Cependant, le travail de pensée auxquels ces futurs parents s’astreignent a incontestablement un effet intéressant puisqu’il permet le plus souvent, non seulement de mettre à jour et de confronter des représentations différentes de la parentalité, mais aussi de mettre au travail la part idéalisée de la parentalité. En cela ces parents ont-ils probablement un temps d’avance sur les autres.
Si vous me permettez d’ajouter un élément qui n’est pas contenu dans vos questions et qui me semble être un autre point d’interrogation concernant la coparentalité : cela concerne le conjoint du coparent.
- Quel est son statut psychique pour l’enfant ? Est-il équivalent à celui d’un beau père ou d’une belle mère comme dans le cas des familles recomposées ? Sans doute pas puisque le conjoint était présent avant la conception de l’enfant et donc inscrit, qu’il le veuille ou non, dans le scénario de sa conception.

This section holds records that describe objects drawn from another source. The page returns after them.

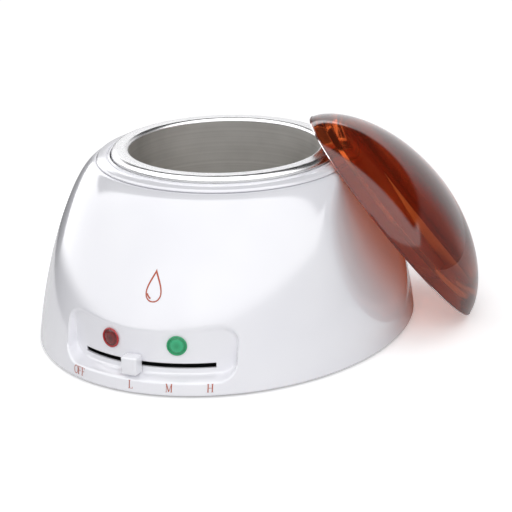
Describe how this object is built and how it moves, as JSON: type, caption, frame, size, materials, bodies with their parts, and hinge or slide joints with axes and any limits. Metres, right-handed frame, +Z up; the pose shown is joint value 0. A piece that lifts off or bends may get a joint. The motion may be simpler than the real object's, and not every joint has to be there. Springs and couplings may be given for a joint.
{
  "type": "wax warmer pot",
  "caption": "Domed electric wax warmer with a lift-out spun pot, a loose translucent lid leaning on it, and a sliding heat control under red and green indicators.",
  "frame": {"origin": "on the table, under the middle of the object's box (the leaning lid widens the box on +X, so the pot's axis stands at x = -15.5 mm, y = 0)", "axes": "+Z up, -Y the front with the control panel, +X the user's right, where the lid leans"},
  "size_m": [0.218, 0.2256, 0.1043],
  "materials": {
    "white_plastic": "glossy",
    "pot_aluminium": "spun, soft matt anodised",
    "well_aluminium": "plain drawn",
    "amber_plastic": "clear dark amber, glossy",
    "zinc_steel": "zinc plated",
    "heater_mica": "mica band, matt",
    "glass_fibre": "braided glass fibre",
    "black_phenolic": "phenolic moulding",
    "grey_plastic": "fine texture",
    "rubber": "matt",
    "red_lens": "clear red",
    "green_lens": "clear green",
    "lamp_glass": "neon lamp envelope",
    "ceramic": "unglazed steatite",
    "brass": "turned",
    "lead_white": "silicone insulation",
    "lead_brown": "silicone insulation",
    "lead_blue": "silicone insulation"
  },
  "bodies": {
    "base": {"housing_shell": "white_plastic", "collar_ring": "white_plastic", "cord_gland": "white_plastic", "well_cup": "well_aluminium", "well_screw_1": "zinc_steel", "well_screw_2": "zinc_steel", "well_screw_3": "zinc_steel", "well_screw_4": "zinc_steel", "band_screw": "zinc_steel", "band_nut": "zinc_steel", "thermostat_bracket": "zinc_steel", "thermostat_nut": "zinc_steel", "base_screw_1": "zinc_steel", "base_screw_2": "zinc_steel", "base_screw_3": "zinc_steel", "base_screw_4": "zinc_steel", "thermal_fuse": "zinc_steel", "fuse_clip": "zinc_steel", "heater_band": "heater_mica", "insulation_sleeve": "glass_fibre", "thermostat_body": "black_phenolic", "base_plate": "grey_plastic", "gland_nut": "grey_plastic", "foot_1": "rubber", "foot_2": "rubber", "foot_3": "rubber", "foot_4": "rubber", "red_lens": "red_lens", "green_lens": "green_lens", "red_lamp": "lamp_glass", "green_lamp": "lamp_glass", "red_lamp_holder": "ceramic", "green_lamp_holder": "ceramic", "terminal_block": "ceramic", "thermostat_neck": "brass", "lead_heater": "lead_white", "lead_fuse": "lead_white", "lead_feed": "lead_brown", "lead_return": "lead_blue", "lead_lamps": "lead_blue"},
    "slider": {"thermostat_shaft": "brass", "slider_lever": "zinc_steel", "lever_clip": "zinc_steel", "slider_knob": "white_plastic"},
    "pot": {"wax_pot": "pot_aluminium"},
    "lid": {"lid": "amber_plastic"}
  },
  "joints": [
    {"name": "heat_slider", "type": "hinge", "parent": "base", "child": "slider", "pos_m": [-0.01548, -0.039, 0.0139], "axis": [0, 0, 1], "range_deg": [-23.5, 30.5]},
    {"name": "pot_lift", "type": "slide", "parent": "base", "child": "pot", "axis": [0, 0, 1], "range_m": [0, 0.075]},
    {"name": "lid_off", "type": "slide", "parent": "pot", "child": "lid", "axis": [0.7111, 0.3316, 0.62], "range_m": [0, 0.1]}
  ]
}
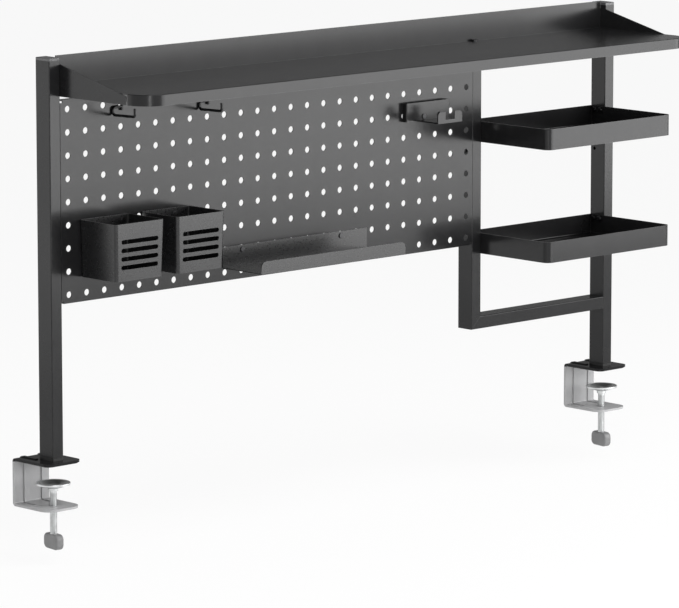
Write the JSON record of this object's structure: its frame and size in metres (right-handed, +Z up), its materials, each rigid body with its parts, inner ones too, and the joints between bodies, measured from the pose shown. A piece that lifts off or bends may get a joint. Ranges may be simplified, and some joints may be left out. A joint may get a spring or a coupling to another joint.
{
  "type": "pegboard desk organizer",
  "caption": "Clamp-on desk organizer: posts carry a pegboard with cups, ledge tray and hooks, open side trays and a full-width shelf on top.",
  "frame": {"origin": "desk edge: mid width of the desk's back top edge, where the clamps seat", "axes": "+X to the right along the desk's back edge, +Y to the back, away from the user, +Z up"},
  "size_m": [0.9204, 0.1887, 0.5422],
  "materials": {
    "charcoal_coat": "matt fine-texture powder coat",
    "charcoal_wire": "satin powder coat",
    "clamp_coat": "satin grey coat, black on the top plate",
    "cap_plastic": "matt moulded",
    "pad_rubber": "matt",
    "zinc": "zinc-plated",
    "knob_plastic": "satin moulded",
    "dark_screw": "dark zinc"
  },
  "bodies": {
    "frame": {"board_screws": "dark_screw", "cheek_screws": "dark_screw", "crossbar": "charcoal_coat", "crossbar_plug": "zinc", "crossbar_screw": "dark_screw", "left_clamp_bracket": "clamp_coat", "left_desk_pad": "pad_rubber", "left_foot_plug": "cap_plastic", "left_foot_screws": "zinc", "left_post": "charcoal_coat", "left_post_cap": "cap_plastic", "lower_tray": "charcoal_coat", "lower_tray_screws": "dark_screw", "mid_post": "charcoal_coat", "mid_post_plug": "zinc", "mid_post_screw": "dark_screw", "pegboard_panel": "charcoal_coat", "right_clamp_bracket": "clamp_coat", "right_desk_pad": "pad_rubber", "right_foot_plug": "cap_plastic", "right_foot_screws": "zinc", "right_post": "charcoal_coat", "right_post_cap": "cap_plastic", "shelf": "charcoal_coat", "shelf_left_cheek": "charcoal_coat", "shelf_right_cheek": "charcoal_coat", "upper_tray": "charcoal_coat", "upper_tray_screws": "dark_screw"},
    "left_clamp_pad_body": {"left_clamp_pad": "zinc"},
    "left_clamp_spindle": {"left_clamp_screw": "zinc", "left_clamp_knob": "knob_plastic"},
    "right_clamp_pad_body": {"right_clamp_pad": "zinc"},
    "right_clamp_spindle": {"right_clamp_screw": "zinc", "right_clamp_knob": "knob_plastic"},
    "left_cup": {"left_pen_cup": "charcoal_coat", "left_pen_cup_hooks": "dark_screw"},
    "right_cup": {"right_pen_cup": "charcoal_coat", "right_pen_cup_hooks": "dark_screw"},
    "ledge": {"ledge_tray": "charcoal_coat", "ledge_tray_hooks": "dark_screw"},
    "holder": {"headphone_holder": "charcoal_coat", "headphone_holder_hooks": "dark_screw"},
    "left_hook": {"left_wire_hook": "charcoal_wire"},
    "right_hook": {"right_wire_hook": "charcoal_wire"}
  },
  "joints": [
    {"name": "left_clamp_travel", "type": "slide", "parent": "frame", "child": "left_clamp_pad_body", "axis": [0, 0, 1], "range_m": [-0.016, 0.0205]},
    {"name": "left_clamp_turn", "type": "hinge", "parent": "left_clamp_pad_body", "child": "left_clamp_spindle", "pos_m": [-0.4352, -0.0365, -0.06], "axis": [0, 0, 1], "range_deg": [-4600, 5895]},
    {"name": "right_clamp_travel", "type": "slide", "parent": "frame", "child": "right_clamp_pad_body", "axis": [0, 0, 1], "range_m": [-0.016, 0.0205]},
    {"name": "right_clamp_turn", "type": "hinge", "parent": "right_clamp_pad_body", "child": "right_clamp_spindle", "pos_m": [0.4352, -0.0365, -0.06], "axis": [0, 0, 1], "range_deg": [-4600, 5895]},
    {"name": "left_cup_lift", "type": "slide", "parent": "frame", "child": "left_cup", "axis": [0, 0, 1], "range_m": [0, 0.0027]},
    {"name": "right_cup_lift", "type": "slide", "parent": "frame", "child": "right_cup", "axis": [0, 0, 1], "range_m": [0, 0.0027]},
    {"name": "ledge_lift", "type": "slide", "parent": "frame", "child": "ledge", "axis": [0, 0, 1], "range_m": [0, 0.0027]},
    {"name": "holder_lift", "type": "slide", "parent": "frame", "child": "holder", "axis": [0, 0, 1], "range_m": [0, 0.0027]},
    {"name": "left_hook_swing", "type": "hinge", "parent": "frame", "child": "left_hook", "pos_m": [-0.3411, -0.0449, 0.3884], "axis": [-1, 0, 0], "range_deg": [0, 33]},
    {"name": "right_hook_swing", "type": "hinge", "parent": "frame", "child": "right_hook", "pos_m": [-0.2141, -0.0449, 0.3884], "axis": [-1, 0, 0], "range_deg": [0, 33]}
  ],
  "couplings": [
    {"joint": "left_clamp_travel", "follows": "left_clamp_turn", "m_per_rad": 0.00019894},
    {"joint": "right_clamp_travel", "follows": "right_clamp_turn", "m_per_rad": 0.00019894}
  ]
}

C’est toute la question de son désir à l’égard de l’enfant (du point de vue de l’enfant). Pour le moment, nous n’avons pas un recul clinique suffisant pour en cerner les dimensions.
- Qu’est-ce que la présence de l’enfant vient ou peut mettre en question dans le couple ? Dans la coparentalité homoparentale, le lien du parent à l’autre parent (mais aussi la place devenue centrale de l’enfant) peut être vécu par le conjoint douloureusement (sentiment de jalousie, sentiment de passer au second plan, de n’avoir pas de véritable place ou de statut symbolique) dans la configuration familiale et aux yeux des autres. Le fait de se sentir relégué en position seconde (deuxième papa ou deuxième maman) peut constituer un point de conflit souterrain majeur et une souffrance indicible.